Following the Armistice of 11 November 1918, fighting ceased. Banker and her team were then ordered to return to Paris. In Paris, Banker was deputed initially to work at the temporary residence of President Woodrow Wilson. As she did not find this job exciting compared to the work at the war front, she accepted an offer to move to the Army of Occupation at Coblenz, Germany; while there she was awarded the Distinguished Service Medal.

After working for twenty months at the war front, in September 1919 Banker and the rest of her team returned home. General Edgar Russel, chief signal officer of the AEF, extolled their service as "indispensable". Reminiscing about her wartime experience as chief operator, Banker humorously noted that "an afternoon in the switchboard office sometimes sounded like a scene from Alice in Wonderland, where only the initiated can make sense of the proceedings". She also noted the confidentiality aspect of her assignment when she was tested by an intelligence officer about her ability to keep a secret, which was about her posting out of the unit. About her work at the war front she said that "the secrecy surrounding their operations gave it an aura of romance and set it apart from the civilian work". After returning from the war front with her team, she reflected: "We missed the First Army with its code of loyalty and hard work. We were back in the petty squabbles of civilian life where even chief operators had 'tantrums' and where the wives of civilians attached to the Peace Conference spilled all over Paris in Army cars."
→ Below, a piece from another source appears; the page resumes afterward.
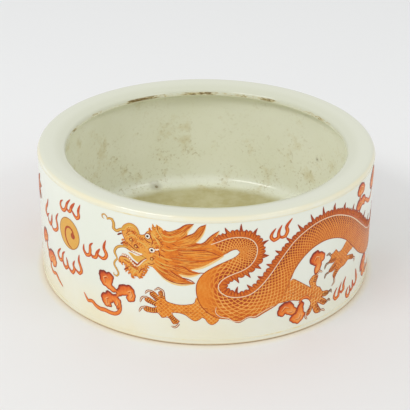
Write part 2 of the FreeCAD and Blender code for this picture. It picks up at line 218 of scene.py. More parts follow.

After the war, when they returned to civilian life, Banker and her team members were treated as citizen volunteers and not recognized as members of the military. They were not given a "formal discharge or even a certificate of service". According to her gravestone, Banker died on 17 December 1960, in Scarsdale, New York. In 1977 Congress enacted legislation that gave due recognition to Banker and her team, and treated them as "veterans".

Banker married Eugene Hiram Paddock, a civil engineer, in May 1922. She is buried with her husband in Green-Wood Cemetery, Brooklyn, New York.

==Awards==
On May 22, 1919, with Government order no. 70, Banker was awarded the Distinguished Service Medal for her services with the First Army headquarters during the St. Mihiel and Meuse-Argonne Offensives, with the commendation which read: "For exceptional ability... [and] untiring devotion to her exacting duties under trying conditions....to assure the success of the telephone service during the operations of the First Army against the Saint Michel salient and the exertions to the north of Verdun."